## Instructions to follow
Restate each of the lines given below, word for word.
— Start Supplied material —
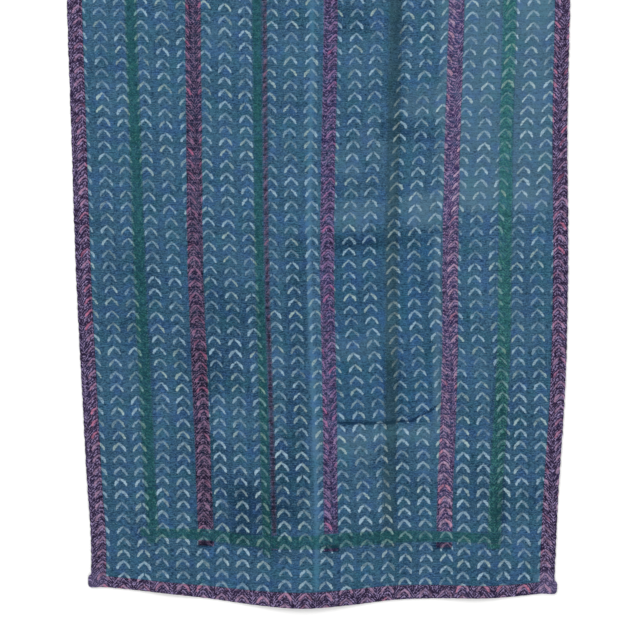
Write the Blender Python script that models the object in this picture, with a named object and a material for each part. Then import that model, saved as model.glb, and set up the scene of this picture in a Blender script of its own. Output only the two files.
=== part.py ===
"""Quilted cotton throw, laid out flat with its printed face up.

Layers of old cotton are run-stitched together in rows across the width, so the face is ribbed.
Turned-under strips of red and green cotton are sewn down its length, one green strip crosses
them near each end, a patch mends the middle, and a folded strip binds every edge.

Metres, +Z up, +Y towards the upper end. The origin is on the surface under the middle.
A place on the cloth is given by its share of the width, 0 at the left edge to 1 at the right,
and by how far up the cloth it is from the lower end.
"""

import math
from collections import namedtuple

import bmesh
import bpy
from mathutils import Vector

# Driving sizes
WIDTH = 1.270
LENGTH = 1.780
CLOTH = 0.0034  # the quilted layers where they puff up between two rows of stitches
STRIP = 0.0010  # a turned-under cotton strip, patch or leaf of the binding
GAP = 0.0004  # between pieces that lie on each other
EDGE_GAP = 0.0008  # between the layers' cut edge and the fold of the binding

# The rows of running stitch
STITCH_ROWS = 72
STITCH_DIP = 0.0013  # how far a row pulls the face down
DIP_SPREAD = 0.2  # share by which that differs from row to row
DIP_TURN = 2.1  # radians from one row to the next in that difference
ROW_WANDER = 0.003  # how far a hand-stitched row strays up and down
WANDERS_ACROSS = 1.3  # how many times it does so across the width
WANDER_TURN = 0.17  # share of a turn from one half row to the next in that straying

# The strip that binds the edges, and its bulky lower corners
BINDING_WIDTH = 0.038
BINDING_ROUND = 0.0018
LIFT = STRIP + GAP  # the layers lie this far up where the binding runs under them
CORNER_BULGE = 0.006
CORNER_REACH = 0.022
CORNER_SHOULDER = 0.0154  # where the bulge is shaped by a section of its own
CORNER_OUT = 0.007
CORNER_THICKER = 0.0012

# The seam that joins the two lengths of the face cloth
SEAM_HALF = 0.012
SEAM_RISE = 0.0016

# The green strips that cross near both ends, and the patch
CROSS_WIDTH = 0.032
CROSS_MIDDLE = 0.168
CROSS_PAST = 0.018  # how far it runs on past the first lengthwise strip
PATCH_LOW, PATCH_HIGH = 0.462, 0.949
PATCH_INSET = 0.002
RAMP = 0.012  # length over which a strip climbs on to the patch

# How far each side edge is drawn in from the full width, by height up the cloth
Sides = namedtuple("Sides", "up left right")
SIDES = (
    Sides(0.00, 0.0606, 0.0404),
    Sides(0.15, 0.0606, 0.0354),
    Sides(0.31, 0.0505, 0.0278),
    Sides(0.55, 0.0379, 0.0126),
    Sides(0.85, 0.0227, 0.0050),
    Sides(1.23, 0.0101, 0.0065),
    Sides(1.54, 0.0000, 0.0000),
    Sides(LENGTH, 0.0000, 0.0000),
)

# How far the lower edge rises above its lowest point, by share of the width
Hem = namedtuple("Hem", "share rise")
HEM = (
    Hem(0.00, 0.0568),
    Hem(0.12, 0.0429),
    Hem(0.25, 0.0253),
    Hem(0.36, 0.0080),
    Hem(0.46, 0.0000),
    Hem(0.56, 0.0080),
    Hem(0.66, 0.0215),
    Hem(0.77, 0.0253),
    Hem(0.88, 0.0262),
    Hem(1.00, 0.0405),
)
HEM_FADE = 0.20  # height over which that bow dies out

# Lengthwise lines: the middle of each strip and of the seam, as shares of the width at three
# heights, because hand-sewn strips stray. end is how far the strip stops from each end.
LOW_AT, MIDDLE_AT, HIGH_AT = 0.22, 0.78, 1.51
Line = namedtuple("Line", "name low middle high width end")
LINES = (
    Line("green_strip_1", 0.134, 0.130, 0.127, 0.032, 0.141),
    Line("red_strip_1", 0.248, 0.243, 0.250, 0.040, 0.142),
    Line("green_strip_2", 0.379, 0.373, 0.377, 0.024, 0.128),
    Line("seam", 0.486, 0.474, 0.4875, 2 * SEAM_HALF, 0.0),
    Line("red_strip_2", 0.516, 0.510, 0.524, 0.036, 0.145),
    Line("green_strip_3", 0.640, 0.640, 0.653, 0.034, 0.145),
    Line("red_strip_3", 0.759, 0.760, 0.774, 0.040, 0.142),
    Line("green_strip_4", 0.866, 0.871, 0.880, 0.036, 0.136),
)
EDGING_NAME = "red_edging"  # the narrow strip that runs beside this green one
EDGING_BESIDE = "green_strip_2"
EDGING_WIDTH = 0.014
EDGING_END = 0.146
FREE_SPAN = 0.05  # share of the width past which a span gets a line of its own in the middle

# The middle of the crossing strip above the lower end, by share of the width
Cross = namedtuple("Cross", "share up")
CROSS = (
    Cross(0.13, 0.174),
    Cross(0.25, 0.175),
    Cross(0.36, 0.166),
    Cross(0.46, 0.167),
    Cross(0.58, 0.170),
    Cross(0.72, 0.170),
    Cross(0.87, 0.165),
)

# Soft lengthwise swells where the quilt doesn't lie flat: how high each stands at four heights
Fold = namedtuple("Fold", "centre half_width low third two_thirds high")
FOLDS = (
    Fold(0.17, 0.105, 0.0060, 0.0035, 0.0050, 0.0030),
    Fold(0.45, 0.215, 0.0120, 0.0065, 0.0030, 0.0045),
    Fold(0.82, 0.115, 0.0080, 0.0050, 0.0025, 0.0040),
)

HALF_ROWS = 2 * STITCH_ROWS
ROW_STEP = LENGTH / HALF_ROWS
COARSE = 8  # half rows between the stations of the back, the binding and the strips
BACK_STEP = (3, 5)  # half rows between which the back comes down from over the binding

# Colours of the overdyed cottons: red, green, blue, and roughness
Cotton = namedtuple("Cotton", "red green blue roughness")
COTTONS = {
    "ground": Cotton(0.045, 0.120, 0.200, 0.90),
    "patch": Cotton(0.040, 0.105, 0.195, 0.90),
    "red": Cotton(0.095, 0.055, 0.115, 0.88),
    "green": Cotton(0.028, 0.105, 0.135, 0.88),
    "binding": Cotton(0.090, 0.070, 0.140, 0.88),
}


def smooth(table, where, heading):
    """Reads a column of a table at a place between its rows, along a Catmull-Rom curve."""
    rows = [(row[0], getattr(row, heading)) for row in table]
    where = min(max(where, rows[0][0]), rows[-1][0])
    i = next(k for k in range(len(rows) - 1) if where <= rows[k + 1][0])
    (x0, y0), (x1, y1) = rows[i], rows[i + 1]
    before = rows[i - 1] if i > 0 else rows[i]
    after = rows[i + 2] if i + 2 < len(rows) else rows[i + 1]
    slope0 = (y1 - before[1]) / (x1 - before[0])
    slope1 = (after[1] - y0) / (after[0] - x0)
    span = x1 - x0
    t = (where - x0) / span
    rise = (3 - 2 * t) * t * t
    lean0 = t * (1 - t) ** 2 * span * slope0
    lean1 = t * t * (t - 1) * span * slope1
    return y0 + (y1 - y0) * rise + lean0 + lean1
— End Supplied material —
## Result for this task
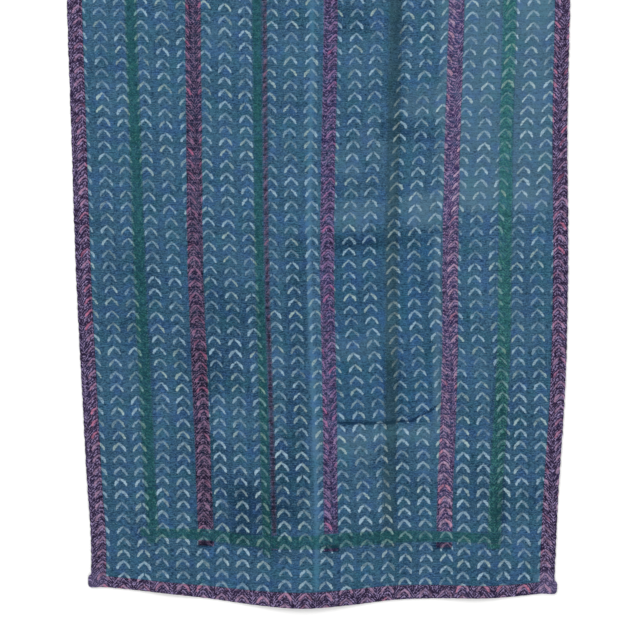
Write the Blender Python script that models the object in this picture, with a named object and a material for each part. Then import that model, saved as model.glb, and set up the scene of this picture in a Blender script of its own. Output only the two files.
=== part.py ===
"""Quilted cotton throw, laid out flat with its printed face up.

Layers of old cotton are run-stitched together in rows across the width, so the face is ribbed.
Turned-under strips of red and green cotton are sewn down its length, one green strip crosses
them near each end, a patch mends the middle, and a folded strip binds every edge.

Metres, +Z up, +Y towards the upper end. The origin is on the surface under the middle.
A place on the cloth is given by its share of the width, 0 at the left edge to 1 at the right,
and by how far up the cloth it is from the lower end.
"""

import math
from collections import namedtuple

import bmesh
import bpy
from mathutils import Vector

# Driving sizes
WIDTH = 1.270
LENGTH = 1.780
CLOTH = 0.0034  # the quilted layers where they puff up between two rows of stitches
STRIP = 0.0010  # a turned-under cotton strip, patch or leaf of the binding
GAP = 0.0004  # between pieces that lie on each other
EDGE_GAP = 0.0008  # between the layers' cut edge and the fold of the binding

# The rows of running stitch
STITCH_ROWS = 72
STITCH_DIP = 0.0013  # how far a row pulls the face down
DIP_SPREAD = 0.2  # share by which that differs from row to row
DIP_TURN = 2.1  # radians from one row to the next in that difference
ROW_WANDER = 0.003  # how far a hand-stitched row strays up and down
WANDERS_ACROSS = 1.3  # how many times it does so across the width
WANDER_TURN = 0.17  # share of a turn from one half row to the next in that straying

# The strip that binds the edges, and its bulky lower corners
BINDING_WIDTH = 0.038
BINDING_ROUND = 0.0018
LIFT = STRIP + GAP  # the layers lie this far up where the binding runs under them
CORNER_BULGE = 0.006
CORNER_REACH = 0.022
CORNER_SHOULDER = 0.0154  # where the bulge is shaped by a section of its own
CORNER_OUT = 0.007
CORNER_THICKER = 0.0012

# The seam that joins the two lengths of the face cloth
SEAM_HALF = 0.012
SEAM_RISE = 0.0016

# The green strips that cross near both ends, and the patch
CROSS_WIDTH = 0.032
CROSS_MIDDLE = 0.168
CROSS_PAST = 0.018  # how far it runs on past the first lengthwise strip
PATCH_LOW, PATCH_HIGH = 0.462, 0.949
PATCH_INSET = 0.002
RAMP = 0.012  # length over which a strip climbs on to the patch

# How far each side edge is drawn in from the full width, by height up the cloth
Sides = namedtuple("Sides", "up left right")
SIDES = (
    Sides(0.00, 0.0606, 0.0404),
    Sides(0.15, 0.0606, 0.0354),
    Sides(0.31, 0.0505, 0.0278),
    Sides(0.55, 0.0379, 0.0126),
    Sides(0.85, 0.0227, 0.0050),
    Sides(1.23, 0.0101, 0.0065),
    Sides(1.54, 0.0000, 0.0000),
    Sides(LENGTH, 0.0000, 0.0000),
)

# How far the lower edge rises above its lowest point, by share of the width
Hem = namedtuple("Hem", "share rise")
HEM = (
    Hem(0.00, 0.0568),
    Hem(0.12, 0.0429),
    Hem(0.25, 0.0253),
    Hem(0.36, 0.0080),
    Hem(0.46, 0.0000),
    Hem(0.56, 0.0080),
    Hem(0.66, 0.0215),
    Hem(0.77, 0.0253),
    Hem(0.88, 0.0262),
    Hem(1.00, 0.0405),
)
HEM_FADE = 0.20  # height over which that bow dies out

# Lengthwise lines: the middle of each strip and of the seam, as shares of the width at three
# heights, because hand-sewn strips stray. end is how far the strip stops from each end.
LOW_AT, MIDDLE_AT, HIGH_AT = 0.22, 0.78, 1.51
Line = namedtuple("Line", "name low middle high width end")
LINES = (
    Line("green_strip_1", 0.134, 0.130, 0.127, 0.032, 0.141),
    Line("red_strip_1", 0.248, 0.243, 0.250, 0.040, 0.142),
    Line("green_strip_2", 0.379, 0.373, 0.377, 0.024, 0.128),
    Line("seam", 0.486, 0.474, 0.4875, 2 * SEAM_HALF, 0.0),
    Line("red_strip_2", 0.516, 0.510, 0.524, 0.036, 0.145),
    Line("green_strip_3", 0.640, 0.640, 0.653, 0.034, 0.145),
    Line("red_strip_3", 0.759, 0.760, 0.774, 0.040, 0.142),
    Line("green_strip_4", 0.866, 0.871, 0.880, 0.036, 0.136),
)
EDGING_NAME = "red_edging"  # the narrow strip that runs beside this green one
EDGING_BESIDE = "green_strip_2"
EDGING_WIDTH = 0.014
EDGING_END = 0.146
FREE_SPAN = 0.05  # share of the width past which a span gets a line of its own in the middle

# The middle of the crossing strip above the lower end, by share of the width
Cross = namedtuple("Cross", "share up")
CROSS = (
    Cross(0.13, 0.174),
    Cross(0.25, 0.175),
    Cross(0.36, 0.166),
    Cross(0.46, 0.167),
    Cross(0.58, 0.170),
    Cross(0.72, 0.170),
    Cross(0.87, 0.165),
)

# Soft lengthwise swells where the quilt doesn't lie flat: how high each stands at four heights
Fold = namedtuple("Fold", "centre half_width low third two_thirds high")
FOLDS = (
    Fold(0.17, 0.105, 0.0060, 0.0035, 0.0050, 0.0030),
    Fold(0.45, 0.215, 0.0120, 0.0065, 0.0030, 0.0045),
    Fold(0.82, 0.115, 0.0080, 0.0050, 0.0025, 0.0040),
)

HALF_ROWS = 2 * STITCH_ROWS
ROW_STEP = LENGTH / HALF_ROWS
COARSE = 8  # half rows between the stations of the back, the binding and the strips
BACK_STEP = (3, 5)  # half rows between which the back comes down from over the binding

# Colours of the overdyed cottons: red, green, blue, and roughness
Cotton = namedtuple("Cotton", "red green blue roughness")
COTTONS = {
    "ground": Cotton(0.045, 0.120, 0.200, 0.90),
    "patch": Cotton(0.040, 0.105, 0.195, 0.90),
    "red": Cotton(0.095, 0.055, 0.115, 0.88),
    "green": Cotton(0.028, 0.105, 0.135, 0.88),
    "binding": Cotton(0.090, 0.070, 0.140, 0.88),
}


def smooth(table, where, heading):
    """Reads a column of a table at a place between its rows, along a Catmull-Rom curve."""
    rows = [(row[0], getattr(row, heading)) for row in table]
    where = min(max(where, rows[0][0]), rows[-1][0])
    i = next(k for k in range(len(rows) - 1) if where <= rows[k + 1][0])
    (x0, y0), (x1, y1) = rows[i], rows[i + 1]
    before = rows[i - 1] if i > 0 else rows[i]
    after = rows[i + 2] if i + 2 < len(rows) else rows[i + 1]
    slope0 = (y1 - before[1]) / (x1 - before[0])
    slope1 = (after[1] - y0) / (after[0] - x0)
    span = x1 - x0
    t = (where - x0) / span
    rise = (3 - 2 * t) * t * t
    lean0 = t * (1 - t) ** 2 * span * slope0
    lean1 = t * t * (t - 1) * span * slope1
    return y0 + (y1 - y0) * rise + lean0 + lean1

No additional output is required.